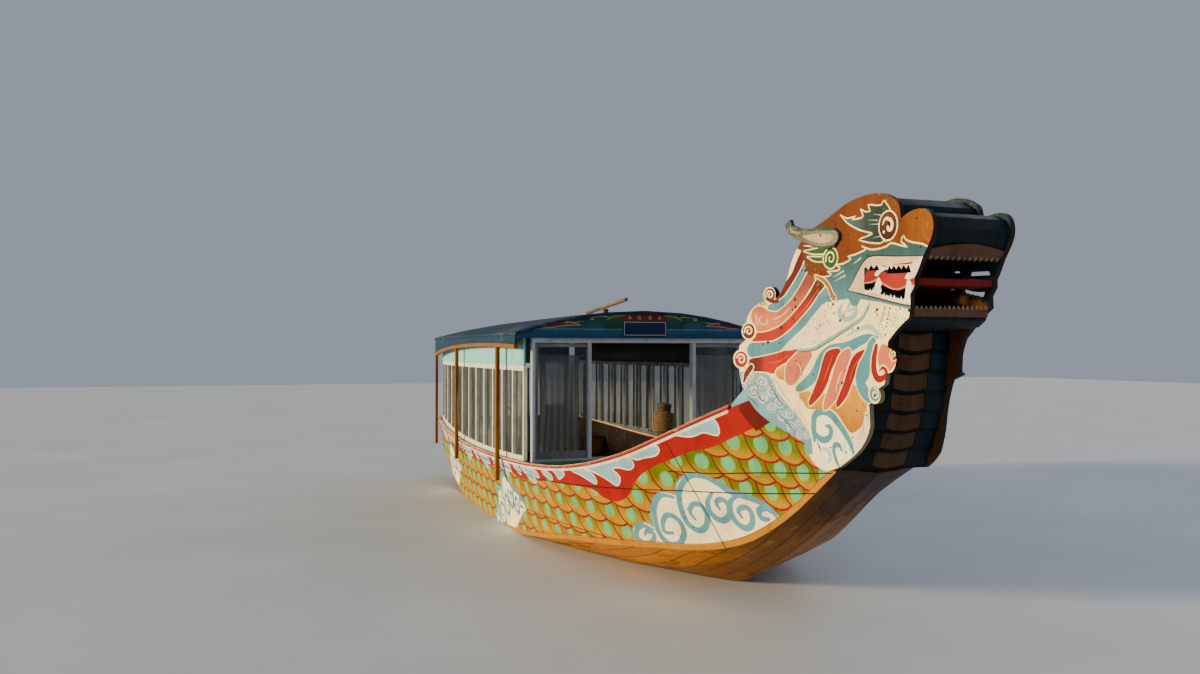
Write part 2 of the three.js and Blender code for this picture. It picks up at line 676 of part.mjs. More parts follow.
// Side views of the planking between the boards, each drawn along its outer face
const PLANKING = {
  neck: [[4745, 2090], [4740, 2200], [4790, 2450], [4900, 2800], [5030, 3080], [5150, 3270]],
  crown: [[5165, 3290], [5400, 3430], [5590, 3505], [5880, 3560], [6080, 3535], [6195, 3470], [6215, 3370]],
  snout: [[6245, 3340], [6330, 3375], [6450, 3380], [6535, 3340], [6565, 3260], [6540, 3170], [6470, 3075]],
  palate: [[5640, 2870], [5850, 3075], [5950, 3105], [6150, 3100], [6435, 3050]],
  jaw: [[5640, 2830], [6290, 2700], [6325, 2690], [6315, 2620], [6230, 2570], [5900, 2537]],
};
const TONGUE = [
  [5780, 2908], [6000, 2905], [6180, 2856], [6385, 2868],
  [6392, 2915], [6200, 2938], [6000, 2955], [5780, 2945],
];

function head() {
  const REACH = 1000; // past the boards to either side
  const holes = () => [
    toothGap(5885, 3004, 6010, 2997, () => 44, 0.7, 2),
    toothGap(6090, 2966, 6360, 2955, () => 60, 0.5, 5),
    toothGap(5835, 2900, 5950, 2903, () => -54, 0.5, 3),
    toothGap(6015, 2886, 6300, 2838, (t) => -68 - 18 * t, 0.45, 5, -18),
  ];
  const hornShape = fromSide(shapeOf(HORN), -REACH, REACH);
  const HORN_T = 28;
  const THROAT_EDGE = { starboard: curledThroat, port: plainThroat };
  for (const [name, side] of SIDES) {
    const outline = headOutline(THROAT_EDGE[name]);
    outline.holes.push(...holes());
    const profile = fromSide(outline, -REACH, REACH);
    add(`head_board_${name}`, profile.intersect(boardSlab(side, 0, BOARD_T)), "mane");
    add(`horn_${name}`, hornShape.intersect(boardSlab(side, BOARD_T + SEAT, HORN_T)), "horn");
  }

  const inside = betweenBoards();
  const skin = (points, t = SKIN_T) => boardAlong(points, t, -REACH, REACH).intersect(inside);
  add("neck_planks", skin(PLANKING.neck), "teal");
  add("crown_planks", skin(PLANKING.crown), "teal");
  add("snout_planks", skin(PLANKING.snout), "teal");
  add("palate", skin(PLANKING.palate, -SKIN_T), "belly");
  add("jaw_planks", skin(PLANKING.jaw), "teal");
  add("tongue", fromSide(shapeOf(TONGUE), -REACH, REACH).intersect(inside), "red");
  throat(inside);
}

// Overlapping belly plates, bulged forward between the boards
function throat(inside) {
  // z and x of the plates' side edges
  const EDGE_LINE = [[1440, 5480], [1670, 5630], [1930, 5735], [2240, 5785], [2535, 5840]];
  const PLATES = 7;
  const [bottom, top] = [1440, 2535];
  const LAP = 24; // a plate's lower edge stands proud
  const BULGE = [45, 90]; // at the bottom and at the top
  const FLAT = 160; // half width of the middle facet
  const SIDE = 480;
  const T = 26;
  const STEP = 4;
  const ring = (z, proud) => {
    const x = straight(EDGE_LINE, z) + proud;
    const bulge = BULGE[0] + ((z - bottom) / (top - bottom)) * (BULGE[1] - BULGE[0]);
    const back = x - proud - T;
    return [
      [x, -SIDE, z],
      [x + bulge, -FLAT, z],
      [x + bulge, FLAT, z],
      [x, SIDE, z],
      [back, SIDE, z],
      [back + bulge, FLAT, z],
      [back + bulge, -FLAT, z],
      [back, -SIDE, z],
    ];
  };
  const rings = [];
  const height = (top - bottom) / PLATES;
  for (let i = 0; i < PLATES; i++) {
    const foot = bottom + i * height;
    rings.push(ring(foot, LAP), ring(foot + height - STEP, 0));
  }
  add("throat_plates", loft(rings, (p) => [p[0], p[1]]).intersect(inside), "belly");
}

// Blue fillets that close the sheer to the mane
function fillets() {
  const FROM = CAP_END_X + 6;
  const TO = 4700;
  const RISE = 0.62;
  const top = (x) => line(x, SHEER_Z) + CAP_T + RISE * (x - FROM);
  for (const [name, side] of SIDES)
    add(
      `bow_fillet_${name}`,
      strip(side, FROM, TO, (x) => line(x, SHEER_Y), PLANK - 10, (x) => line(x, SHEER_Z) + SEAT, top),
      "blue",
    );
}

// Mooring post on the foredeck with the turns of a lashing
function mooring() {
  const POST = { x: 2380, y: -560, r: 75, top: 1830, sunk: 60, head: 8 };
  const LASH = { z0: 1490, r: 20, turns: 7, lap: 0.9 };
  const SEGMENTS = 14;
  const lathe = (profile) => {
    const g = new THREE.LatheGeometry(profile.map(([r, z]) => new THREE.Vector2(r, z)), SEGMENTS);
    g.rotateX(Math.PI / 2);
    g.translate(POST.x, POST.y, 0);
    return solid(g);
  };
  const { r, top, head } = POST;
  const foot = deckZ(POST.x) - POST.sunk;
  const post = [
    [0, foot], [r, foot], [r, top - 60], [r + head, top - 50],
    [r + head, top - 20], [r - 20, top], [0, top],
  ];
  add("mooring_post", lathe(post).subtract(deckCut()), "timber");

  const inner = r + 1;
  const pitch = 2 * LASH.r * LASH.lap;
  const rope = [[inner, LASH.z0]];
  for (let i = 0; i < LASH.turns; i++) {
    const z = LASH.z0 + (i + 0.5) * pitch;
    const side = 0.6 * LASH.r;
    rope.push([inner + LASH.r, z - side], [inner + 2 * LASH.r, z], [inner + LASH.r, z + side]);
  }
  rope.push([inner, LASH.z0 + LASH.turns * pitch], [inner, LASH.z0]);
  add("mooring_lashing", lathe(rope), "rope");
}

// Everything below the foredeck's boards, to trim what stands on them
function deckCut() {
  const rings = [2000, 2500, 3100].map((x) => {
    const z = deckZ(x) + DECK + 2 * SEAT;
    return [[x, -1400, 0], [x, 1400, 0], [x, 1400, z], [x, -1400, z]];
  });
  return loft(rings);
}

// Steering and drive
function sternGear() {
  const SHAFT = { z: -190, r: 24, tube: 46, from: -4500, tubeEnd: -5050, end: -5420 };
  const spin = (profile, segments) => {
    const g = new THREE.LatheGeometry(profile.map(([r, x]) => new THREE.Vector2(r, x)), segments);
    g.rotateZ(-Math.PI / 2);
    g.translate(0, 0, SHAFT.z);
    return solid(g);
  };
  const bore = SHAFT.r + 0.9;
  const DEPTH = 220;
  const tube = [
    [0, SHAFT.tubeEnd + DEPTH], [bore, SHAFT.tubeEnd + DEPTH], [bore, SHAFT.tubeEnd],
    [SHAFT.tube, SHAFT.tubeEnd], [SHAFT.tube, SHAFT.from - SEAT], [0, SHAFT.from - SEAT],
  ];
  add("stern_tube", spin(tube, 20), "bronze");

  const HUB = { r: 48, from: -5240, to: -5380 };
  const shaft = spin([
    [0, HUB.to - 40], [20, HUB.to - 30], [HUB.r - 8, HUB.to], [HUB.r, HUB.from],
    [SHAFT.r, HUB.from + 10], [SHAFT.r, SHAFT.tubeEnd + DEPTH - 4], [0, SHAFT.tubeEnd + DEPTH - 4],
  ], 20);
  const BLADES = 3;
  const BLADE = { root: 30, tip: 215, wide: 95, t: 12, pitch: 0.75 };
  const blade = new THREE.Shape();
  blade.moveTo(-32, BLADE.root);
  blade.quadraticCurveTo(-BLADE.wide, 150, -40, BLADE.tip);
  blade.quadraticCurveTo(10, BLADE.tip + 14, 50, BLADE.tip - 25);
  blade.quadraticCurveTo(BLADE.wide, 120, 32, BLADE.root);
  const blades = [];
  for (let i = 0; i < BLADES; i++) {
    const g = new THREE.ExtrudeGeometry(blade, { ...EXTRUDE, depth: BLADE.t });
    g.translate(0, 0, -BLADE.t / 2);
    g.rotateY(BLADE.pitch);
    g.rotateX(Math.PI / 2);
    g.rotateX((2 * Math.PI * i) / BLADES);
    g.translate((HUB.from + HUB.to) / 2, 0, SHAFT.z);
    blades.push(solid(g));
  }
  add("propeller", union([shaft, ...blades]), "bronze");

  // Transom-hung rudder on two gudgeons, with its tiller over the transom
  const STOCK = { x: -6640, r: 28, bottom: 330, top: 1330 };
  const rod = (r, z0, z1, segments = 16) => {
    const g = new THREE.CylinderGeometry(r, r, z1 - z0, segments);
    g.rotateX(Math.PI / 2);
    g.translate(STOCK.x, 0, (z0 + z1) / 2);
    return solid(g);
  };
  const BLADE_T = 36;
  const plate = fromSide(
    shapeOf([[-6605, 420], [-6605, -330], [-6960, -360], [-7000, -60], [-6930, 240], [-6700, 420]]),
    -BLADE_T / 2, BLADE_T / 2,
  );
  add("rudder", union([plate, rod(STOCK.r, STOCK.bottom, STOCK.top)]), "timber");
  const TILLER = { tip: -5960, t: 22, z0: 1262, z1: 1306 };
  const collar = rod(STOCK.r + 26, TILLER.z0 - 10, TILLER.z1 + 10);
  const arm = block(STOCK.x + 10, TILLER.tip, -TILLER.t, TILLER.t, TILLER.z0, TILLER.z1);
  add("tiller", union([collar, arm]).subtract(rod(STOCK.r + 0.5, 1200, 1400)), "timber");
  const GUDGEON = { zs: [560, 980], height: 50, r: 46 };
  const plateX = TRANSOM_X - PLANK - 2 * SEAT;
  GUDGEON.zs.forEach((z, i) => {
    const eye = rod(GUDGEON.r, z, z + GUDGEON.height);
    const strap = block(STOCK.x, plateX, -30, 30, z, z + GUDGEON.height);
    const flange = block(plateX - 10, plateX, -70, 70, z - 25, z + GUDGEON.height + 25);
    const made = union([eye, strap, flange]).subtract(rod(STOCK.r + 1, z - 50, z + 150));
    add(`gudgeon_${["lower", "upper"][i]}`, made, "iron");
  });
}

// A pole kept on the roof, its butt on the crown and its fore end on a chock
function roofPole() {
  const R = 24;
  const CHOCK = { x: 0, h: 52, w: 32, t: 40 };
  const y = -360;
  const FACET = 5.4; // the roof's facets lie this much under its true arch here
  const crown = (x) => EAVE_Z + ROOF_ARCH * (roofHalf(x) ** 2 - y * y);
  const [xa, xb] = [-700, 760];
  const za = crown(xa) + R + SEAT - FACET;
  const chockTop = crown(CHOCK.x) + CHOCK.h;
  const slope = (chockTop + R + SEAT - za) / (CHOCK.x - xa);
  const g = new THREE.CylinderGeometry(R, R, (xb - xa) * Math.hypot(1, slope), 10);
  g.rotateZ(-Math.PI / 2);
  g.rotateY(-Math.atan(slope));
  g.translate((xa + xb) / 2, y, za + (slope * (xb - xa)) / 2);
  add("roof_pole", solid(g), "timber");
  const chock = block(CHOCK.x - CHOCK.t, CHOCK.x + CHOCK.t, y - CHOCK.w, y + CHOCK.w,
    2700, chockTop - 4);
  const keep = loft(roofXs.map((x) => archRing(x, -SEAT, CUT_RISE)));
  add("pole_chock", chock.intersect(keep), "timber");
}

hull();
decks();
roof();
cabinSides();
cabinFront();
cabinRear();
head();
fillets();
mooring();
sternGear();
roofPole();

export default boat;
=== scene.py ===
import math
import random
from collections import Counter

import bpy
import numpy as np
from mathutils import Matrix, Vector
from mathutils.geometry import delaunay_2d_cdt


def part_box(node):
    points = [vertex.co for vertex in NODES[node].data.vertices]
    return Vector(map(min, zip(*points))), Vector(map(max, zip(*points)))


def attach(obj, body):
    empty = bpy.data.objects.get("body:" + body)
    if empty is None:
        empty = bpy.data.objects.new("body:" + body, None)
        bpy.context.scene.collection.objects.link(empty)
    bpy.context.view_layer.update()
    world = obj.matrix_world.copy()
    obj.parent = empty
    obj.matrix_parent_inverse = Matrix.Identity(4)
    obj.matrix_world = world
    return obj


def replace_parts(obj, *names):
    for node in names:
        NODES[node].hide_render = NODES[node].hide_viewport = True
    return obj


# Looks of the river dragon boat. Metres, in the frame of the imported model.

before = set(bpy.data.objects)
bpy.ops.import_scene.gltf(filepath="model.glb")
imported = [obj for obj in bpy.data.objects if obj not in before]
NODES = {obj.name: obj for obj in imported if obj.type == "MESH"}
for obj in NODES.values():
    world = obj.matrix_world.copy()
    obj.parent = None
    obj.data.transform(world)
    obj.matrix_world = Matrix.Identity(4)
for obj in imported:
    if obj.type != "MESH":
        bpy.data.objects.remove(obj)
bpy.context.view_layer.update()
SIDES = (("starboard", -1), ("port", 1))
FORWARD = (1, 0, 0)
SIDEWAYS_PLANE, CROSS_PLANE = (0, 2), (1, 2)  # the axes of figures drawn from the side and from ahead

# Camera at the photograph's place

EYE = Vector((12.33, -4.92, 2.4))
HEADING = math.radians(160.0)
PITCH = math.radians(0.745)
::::
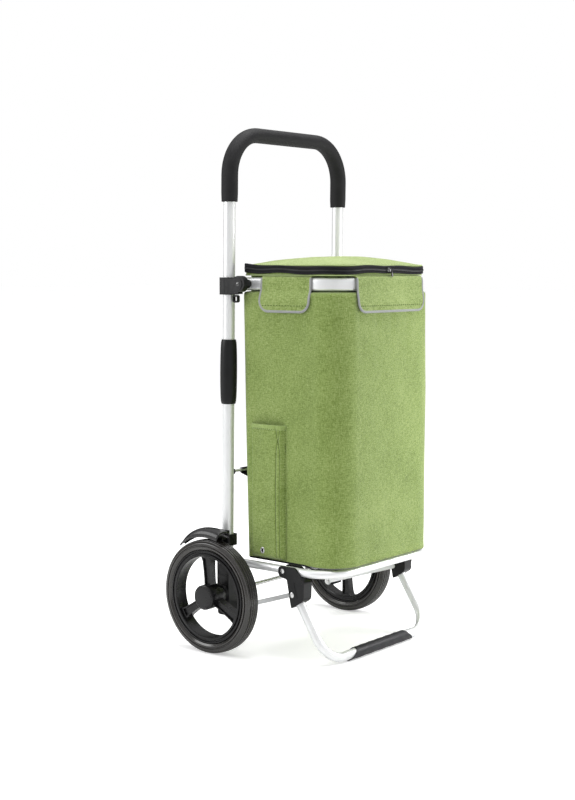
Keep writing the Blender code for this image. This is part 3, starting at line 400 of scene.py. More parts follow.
::::
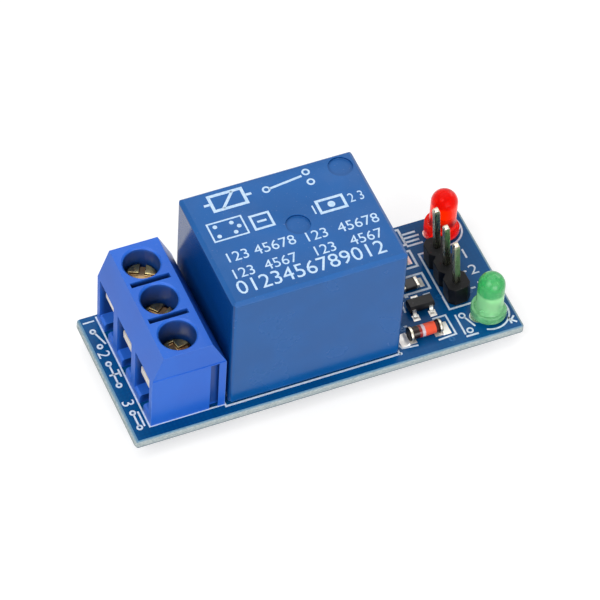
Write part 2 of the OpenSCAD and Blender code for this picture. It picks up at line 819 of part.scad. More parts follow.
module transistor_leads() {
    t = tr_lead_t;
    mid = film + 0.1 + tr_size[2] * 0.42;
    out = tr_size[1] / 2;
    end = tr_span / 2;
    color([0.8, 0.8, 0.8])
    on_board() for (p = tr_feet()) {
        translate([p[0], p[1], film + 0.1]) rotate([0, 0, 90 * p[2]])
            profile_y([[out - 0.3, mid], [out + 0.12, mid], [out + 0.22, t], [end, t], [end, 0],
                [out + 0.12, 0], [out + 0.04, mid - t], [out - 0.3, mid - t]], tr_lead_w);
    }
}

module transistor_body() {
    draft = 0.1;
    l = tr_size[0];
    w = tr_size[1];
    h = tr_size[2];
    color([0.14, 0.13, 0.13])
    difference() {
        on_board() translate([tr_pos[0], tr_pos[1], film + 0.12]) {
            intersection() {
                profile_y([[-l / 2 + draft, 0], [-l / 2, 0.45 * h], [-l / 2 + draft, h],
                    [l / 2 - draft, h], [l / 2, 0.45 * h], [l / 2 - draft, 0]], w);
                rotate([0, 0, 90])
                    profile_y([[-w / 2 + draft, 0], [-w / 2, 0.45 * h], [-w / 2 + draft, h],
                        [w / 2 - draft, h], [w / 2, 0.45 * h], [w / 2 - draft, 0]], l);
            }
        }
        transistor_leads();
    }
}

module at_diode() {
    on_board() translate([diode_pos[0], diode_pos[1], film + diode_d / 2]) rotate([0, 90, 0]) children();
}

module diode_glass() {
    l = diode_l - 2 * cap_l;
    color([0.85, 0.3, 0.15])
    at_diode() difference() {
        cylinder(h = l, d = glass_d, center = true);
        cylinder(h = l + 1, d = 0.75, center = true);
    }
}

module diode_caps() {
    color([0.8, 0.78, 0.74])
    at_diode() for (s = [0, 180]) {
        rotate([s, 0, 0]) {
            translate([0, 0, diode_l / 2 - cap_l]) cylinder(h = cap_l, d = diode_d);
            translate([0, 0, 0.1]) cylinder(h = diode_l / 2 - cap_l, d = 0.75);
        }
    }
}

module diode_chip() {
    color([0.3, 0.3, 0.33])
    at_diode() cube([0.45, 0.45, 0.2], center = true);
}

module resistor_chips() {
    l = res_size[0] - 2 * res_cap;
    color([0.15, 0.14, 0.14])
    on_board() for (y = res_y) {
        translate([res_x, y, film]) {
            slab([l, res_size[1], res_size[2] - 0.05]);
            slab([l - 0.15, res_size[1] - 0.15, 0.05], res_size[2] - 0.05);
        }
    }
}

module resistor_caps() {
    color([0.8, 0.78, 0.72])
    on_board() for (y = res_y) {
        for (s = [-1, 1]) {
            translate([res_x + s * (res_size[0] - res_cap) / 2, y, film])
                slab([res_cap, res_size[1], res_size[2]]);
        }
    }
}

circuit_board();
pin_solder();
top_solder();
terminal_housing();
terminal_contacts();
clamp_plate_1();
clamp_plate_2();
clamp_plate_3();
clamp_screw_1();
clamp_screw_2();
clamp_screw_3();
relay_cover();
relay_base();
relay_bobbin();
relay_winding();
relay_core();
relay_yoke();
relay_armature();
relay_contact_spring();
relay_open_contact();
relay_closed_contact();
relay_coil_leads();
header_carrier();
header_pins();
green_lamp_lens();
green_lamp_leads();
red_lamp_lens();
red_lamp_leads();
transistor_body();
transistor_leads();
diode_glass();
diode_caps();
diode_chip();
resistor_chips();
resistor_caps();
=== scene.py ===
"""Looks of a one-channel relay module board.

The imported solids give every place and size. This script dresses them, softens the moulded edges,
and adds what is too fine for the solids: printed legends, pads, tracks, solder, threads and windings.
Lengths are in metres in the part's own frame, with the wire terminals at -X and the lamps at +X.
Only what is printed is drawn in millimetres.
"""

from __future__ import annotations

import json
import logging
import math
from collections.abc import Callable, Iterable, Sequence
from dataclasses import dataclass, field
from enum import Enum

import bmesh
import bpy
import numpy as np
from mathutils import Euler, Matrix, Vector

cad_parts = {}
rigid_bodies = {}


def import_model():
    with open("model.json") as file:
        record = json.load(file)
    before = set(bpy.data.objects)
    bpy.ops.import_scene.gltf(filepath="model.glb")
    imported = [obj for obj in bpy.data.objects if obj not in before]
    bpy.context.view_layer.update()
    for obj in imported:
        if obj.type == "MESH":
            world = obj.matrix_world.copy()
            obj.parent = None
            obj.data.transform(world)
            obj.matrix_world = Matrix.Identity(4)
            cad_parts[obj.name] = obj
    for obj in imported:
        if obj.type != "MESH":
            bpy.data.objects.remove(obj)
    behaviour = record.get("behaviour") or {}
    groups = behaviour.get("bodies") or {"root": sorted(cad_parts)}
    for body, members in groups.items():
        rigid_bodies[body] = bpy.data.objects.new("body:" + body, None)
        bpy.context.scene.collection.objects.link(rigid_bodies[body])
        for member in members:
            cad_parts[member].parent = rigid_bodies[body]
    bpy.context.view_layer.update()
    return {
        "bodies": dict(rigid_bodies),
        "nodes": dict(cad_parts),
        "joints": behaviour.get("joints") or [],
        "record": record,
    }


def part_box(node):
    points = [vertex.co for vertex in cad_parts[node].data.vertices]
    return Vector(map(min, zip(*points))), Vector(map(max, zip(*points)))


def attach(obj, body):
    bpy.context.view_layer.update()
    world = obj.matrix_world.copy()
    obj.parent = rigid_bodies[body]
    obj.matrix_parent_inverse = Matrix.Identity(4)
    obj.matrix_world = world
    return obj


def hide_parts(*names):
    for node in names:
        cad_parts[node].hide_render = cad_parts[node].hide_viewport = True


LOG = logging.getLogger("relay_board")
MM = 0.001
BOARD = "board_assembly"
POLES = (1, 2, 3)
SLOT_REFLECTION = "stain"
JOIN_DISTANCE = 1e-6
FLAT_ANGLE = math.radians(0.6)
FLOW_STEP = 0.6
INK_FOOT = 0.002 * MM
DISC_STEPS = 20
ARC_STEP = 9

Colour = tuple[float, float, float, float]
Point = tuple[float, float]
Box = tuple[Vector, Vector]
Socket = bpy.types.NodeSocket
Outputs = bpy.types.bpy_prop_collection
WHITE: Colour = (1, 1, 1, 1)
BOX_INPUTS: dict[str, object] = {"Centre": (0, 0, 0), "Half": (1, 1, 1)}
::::
The request — Above are some lines. Repeat exactly, and only, those from the line that has "circuit_board();" through the line that has "from mathutils import Euler, Matrix, Vector".

Result —
circuit_board();
pin_solder();
top_solder();
terminal_housing();
terminal_contacts();
clamp_plate_1();
clamp_plate_2();
clamp_plate_3();
clamp_screw_1();
clamp_screw_2();
clamp_screw_3();
relay_cover();
relay_base();
relay_bobbin();
relay_winding();
relay_core();
relay_yoke();
relay_armature();
relay_contact_spring();
relay_open_contact();
relay_closed_contact();
relay_coil_leads();
header_carrier();
header_pins();
green_lamp_lens();
green_lamp_leads();
red_lamp_lens();
red_lamp_leads();
transistor_body();
transistor_leads();
diode_glass();
diode_caps();
diode_chip();
resistor_chips();
resistor_caps();
=== scene.py ===
"""Looks of a one-channel relay module board.

The imported solids give every place and size. This script dresses them, softens the moulded edges,
and adds what is too fine for the solids: printed legends, pads, tracks, solder, threads and windings.
Lengths are in metres in the part's own frame, with the wire terminals at -X and the lamps at +X.
Only what is printed is drawn in millimetres.
"""

from __future__ import annotations

import json
import logging
import math
from collections.abc import Callable, Iterable, Sequence
from dataclasses import dataclass, field
from enum import Enum

import bmesh
import bpy
import numpy as np
from mathutils import Euler, Matrix, Vector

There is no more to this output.